O rombo no caixa do governo do Espírito Santo poderá ser de R$ 2 bilhões
(quase 20% do orçamento) por ano, a partir de 2013, com a nova divisão dos royalties
do petróleo, ainda em discussão na Câmara dos Deputados, e a resolução que
acaba com a guerra fiscal dos portos, já aprovada no Senado. O cálculo é do
governo estadual.
Essa resolução, que unifica em 4% a alíquota interestadual do ICMS de
importados e torna inviável a concessão de incentivos fiscais para o setor,
favorece São Paulo - por sua vez um dos mais prejudicados pelas futuras regras
de tributação do comércio eletrônico, previstas em proposta de emenda à
Constituição que tramita no Senado.
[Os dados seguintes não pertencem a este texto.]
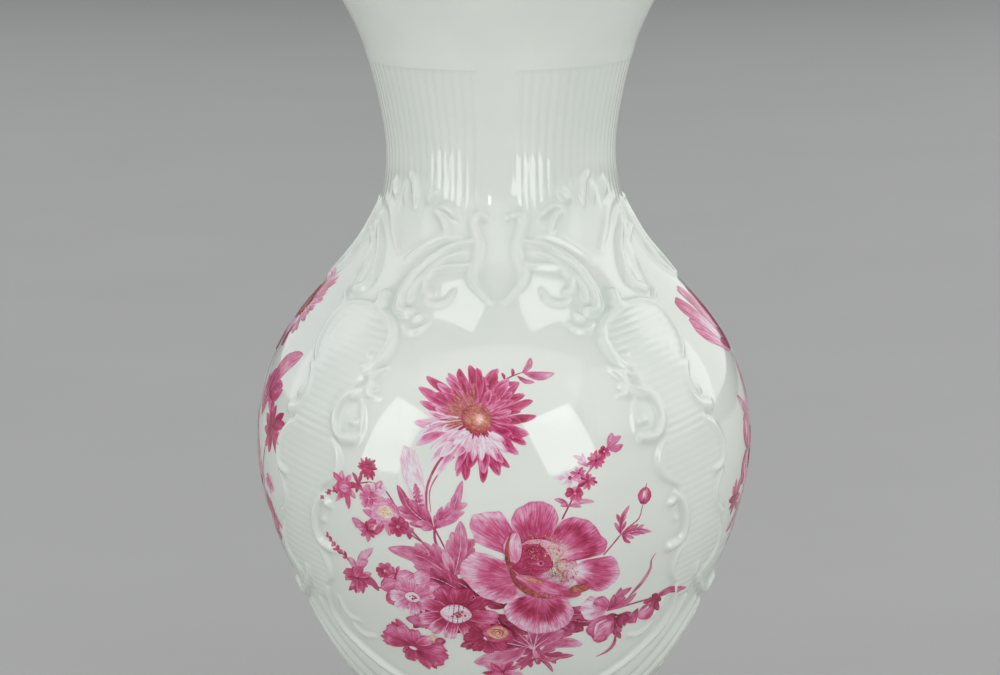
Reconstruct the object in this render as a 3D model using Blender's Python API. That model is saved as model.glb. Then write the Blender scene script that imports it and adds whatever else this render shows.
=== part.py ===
"""Porcelain vase: a baluster body with a ribbed neck, a flared lip and a spreading foot.

The vase is built the way a potter assembles it. Five turned sections stack from foot to lip and meet
in lap joints that leave room for the luting slip, and the rococo ornament is a set of thin pressed
sprigs that follow the body's surface. The vase stands on the world origin, +Z is up, and its front
faces -Y. An azimuth is counted from the front, and grows towards +X.
"""

import math

import bpy
import numpy as np

MM = 0.001

# Driving dimensions
HEIGHT = 150.0 * MM
WAIST_HEIGHT = 11.0 * MM
BELLY_HEIGHT = 65.0 * MM
NECK_HEIGHT = 113.0 * MM
LIP_HEIGHT = 132.5 * MM
FOOT_RADIUS = 22.4 * MM
WAIST_RADIUS = 16.8 * MM
BELLY_RADIUS = 43.7 * MM
NECK_RADIUS = 20.2 * MM
MOUTH_RADIUS = 31.4 * MM
WALL = 3.0 * MM
FLOOR_TOP = 16.0 * MM

# Outer outline from waist to mouth, as (height, radius)
OUTLINE = [
    (WAIST_HEIGHT, WAIST_RADIUS),
    (16.0 * MM, 19.8 * MM),
    (24.0 * MM, 26.8 * MM),
    (34.0 * MM, 33.2 * MM),
    (44.0 * MM, 38.5 * MM),
    (54.0 * MM, 42.1 * MM),
    (BELLY_HEIGHT, BELLY_RADIUS),
    (75.0 * MM, 42.6 * MM),
    (84.0 * MM, 38.9 * MM),
    (92.0 * MM, 32.6 * MM),
    (100.0 * MM, 25.4 * MM),
    (107.0 * MM, 21.8 * MM),
    (115.0 * MM, NECK_RADIUS),
    (126.0 * MM, 21.4 * MM),
    (138.0 * MM, 24.9 * MM),
    (HEIGHT, MOUTH_RADIUS),
]

# Foot
FOOT_EDGE_HEIGHT = 2.2 * MM
FOOT_CHAMFER = 0.5 * MM
FOOT_SWEEP = 2.1
FOOT_RING_WIDTH = 4.4 * MM
FOOT_BORE_RADIUS = 12.6 * MM

# Lap joints between sections
SLIP_GAP = 0.3 * MM
LAP = 2.4 * MM
BOSS_RADIUS = FOOT_BORE_RADIUS - SLIP_GAP
BOSS_DEPTH = 2.0 * MM

# Lip
LIP_STEP = 0.35 * MM
LIP_EDGE_RADIUS = 1.1 * MM

# Sprigged ornament
SPRIG_THICKNESS = 0.9 * MM
SPRIG_EDGE = 0.3 * MM
QUARTERS = [("front", 0.0), ("right", 90.0), ("back", 180.0), ("left", 270.0)]
SIDE_STRETCH = 1.22

SEGMENTS = 48
SECTION_STEP = 4.0 * MM


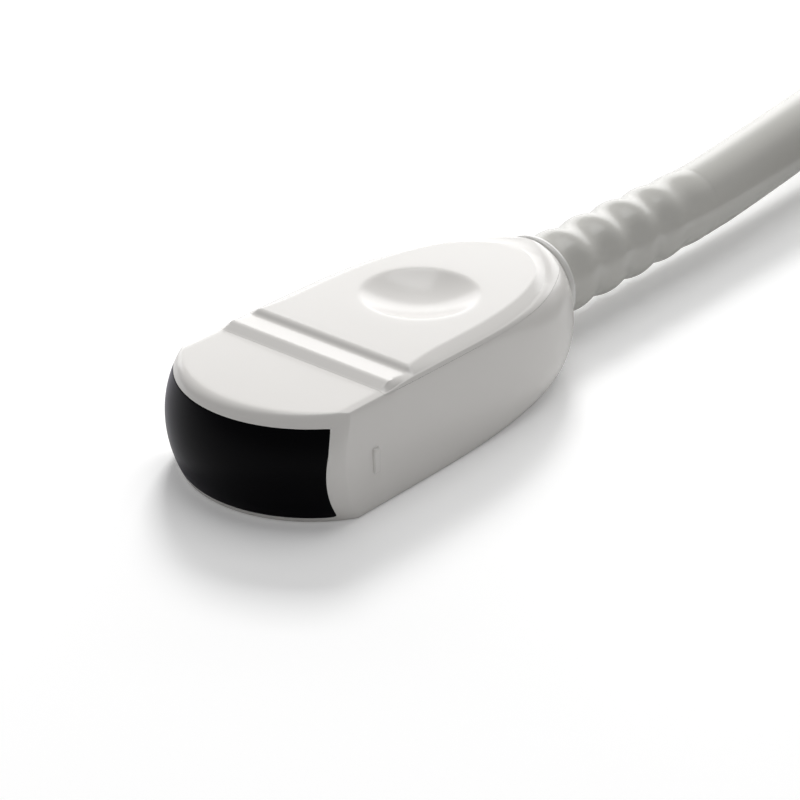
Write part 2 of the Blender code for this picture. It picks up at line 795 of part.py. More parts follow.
def cover_under():
    """Bulge under the thumb dish and two ribs that locate the cover."""
    shape = bmesh.new()
    low = BODY_HEIGHT - DISH_DEPTH - DISH_WALL
    rings = [
        circle((0.0, DISH_Y, low), DISH_RADIUS * 0.55, 24),
        circle((0.0, DISH_Y, mix(low, COVER_LOW, 0.5)), DISH_RADIUS * 0.92, 24),
        circle((0.0, DISH_Y, COVER_LOW + GAP), DISH_RADIUS + DISH_WALL, 24),
    ]
    loft_into(shape, rings)
    rib = HALF_WIDTH - WALL - EDGE_TUCK - 2 * GAP
    for side in (-1, 1):
        across = sorted((side * rib, side * (rib - RIB_WALL)))
        block_into(
            shape,
            (across[0], STEP_TWO_CREST + RIB_DEPTH, COVER_LOW - RIB_DEPTH),
            (across[1], STEP_TWO_CREST + RIB_DEPTH + RIB_LENGTH, COVER_LOW + GAP),
        )
    return add_object("cover_under", mesh_from("cover_under", shape), None)


def make_cover(look):
    cover = add_object("top_cover", body_shape(), look)
    keep = block(
        "cover_keep",
        (-BODY_WIDTH, STEP_ONE_FOOT + GAP, COVER_LOW),
        (BODY_WIDTH, BODY_LENGTH + CUT_PAST, BODY_HEIGHT + CUT_PAST),
        None,
    )
    combine(cover, keep, "INTERSECT")
    combine(cover, cover_under(), "UNION")
    combine(cover, dish_cutter(), "DIFFERENCE")
    return cover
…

Se aprovada a versão do relator, Renan
Calheiros (PMDB-AL), a perda estimada para o Estado é superior a R$ 600 milhões
ao ano.
O Rio de Janeiro tem grande prejuízo com a repartição dos royalties do
petróleo e com a divisão do ICMS das compras pela internet (e outros meios à
distância) entre origem e destino. Por outro lado, ganha com o fim da guerra
dos portos. Mesmo assim, o senador Lindbergh Farias (PT-RJ) foi um dos
defensores da aprovação de um prazo para que os Estados perdedores com o fim da
guerra dos portos (Espírito Santo, Santa Catarina e Goiás) pudessem se adaptar.
Ele prega a "solidariedade federativa", ou seja, o voto contra
qualquer proposta que imponha perdas aos Estados de um ano para outro. Não
adiantou. O plenário rejeitou a transição.
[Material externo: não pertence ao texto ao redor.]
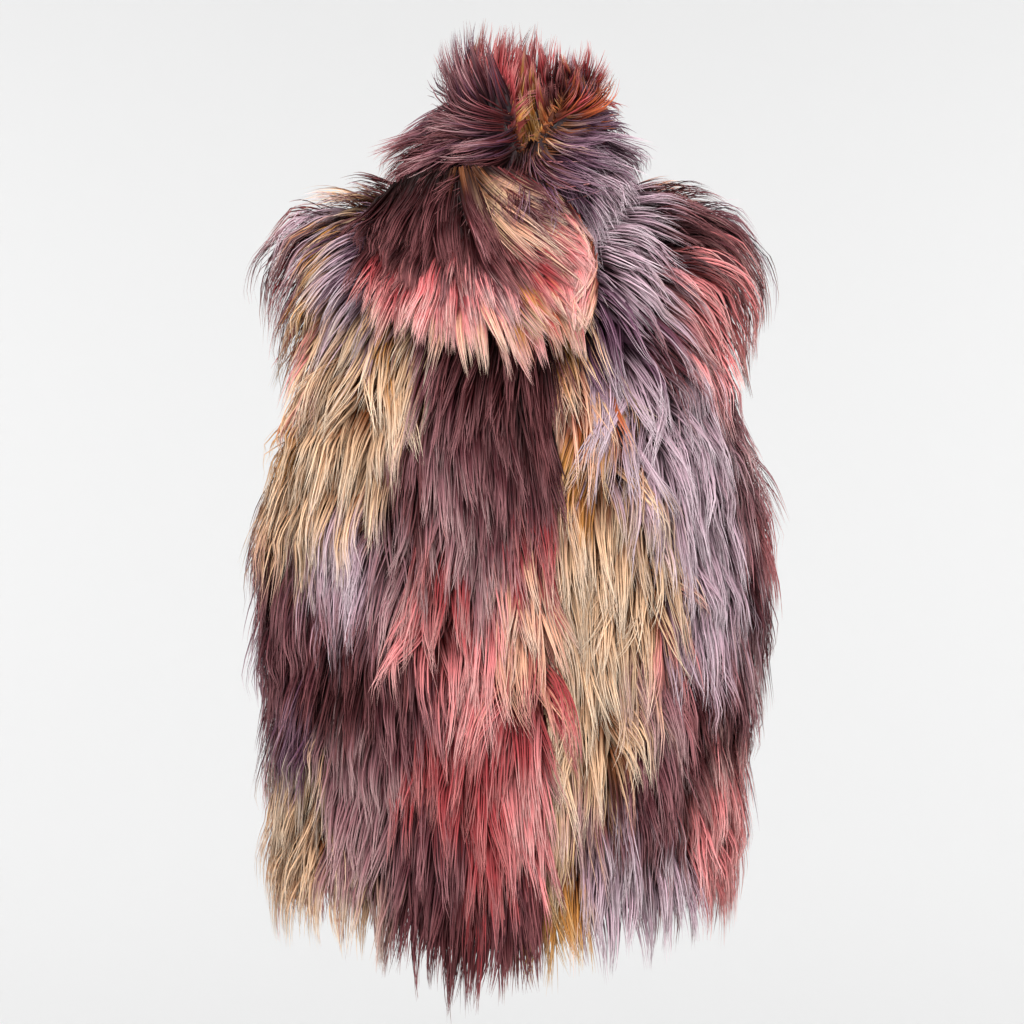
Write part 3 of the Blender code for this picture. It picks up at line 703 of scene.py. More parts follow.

Reforma tributária fatiada divide base aliada no Congresso
Essa "reforma tributária fatiada" só alimenta a guerra federativa
e pode comprometer a discussão do que deveria ser um dos principais assuntos do
Congresso em 2012: a definição de nova regra de rateio do Fundo de Participação
dos Estados (FPE).
O Supremo Tribunal Federal (STF) considerou inconstitucional a atual
fórmula, definida em lei complementar de 1989. E determinou que o Congresso
fixe novo critério até 31 de dezembro de 2012, quando o Executivo terá de
suspender as transferências do FPE, se não houver outra lei, que precisa ser
aprovada por Câmara e Senado.
Como faltam apenas oito meses para o fim desse prazo e não há, sequer, uma
discussão inicial sobre esses critérios de rateio, das duas, uma: ou o
Congresso vai aprovar uma nova regra de distribuição do FPE de forma açodada ou
o STF será forçado a rever sua decisão, dando maior prazo ao Legislativo,
diante do efeito catastrófico às finanças dos Estados que resultaria da
suspensão dos repasses do fundo.
A indefinição do FPE causa outro problema, por enquanto aparentemente
ignorado pelos parlamentares. É o seguinte: as novas regras para os royalties
do petróleo discutidas no Congresso preveem a distribuição do dinheiro entre
Estados e municípios com base nos critérios de rateio dos fundos de
participação. Portanto, critérios desconhecidos a partir de janeiro de 2013.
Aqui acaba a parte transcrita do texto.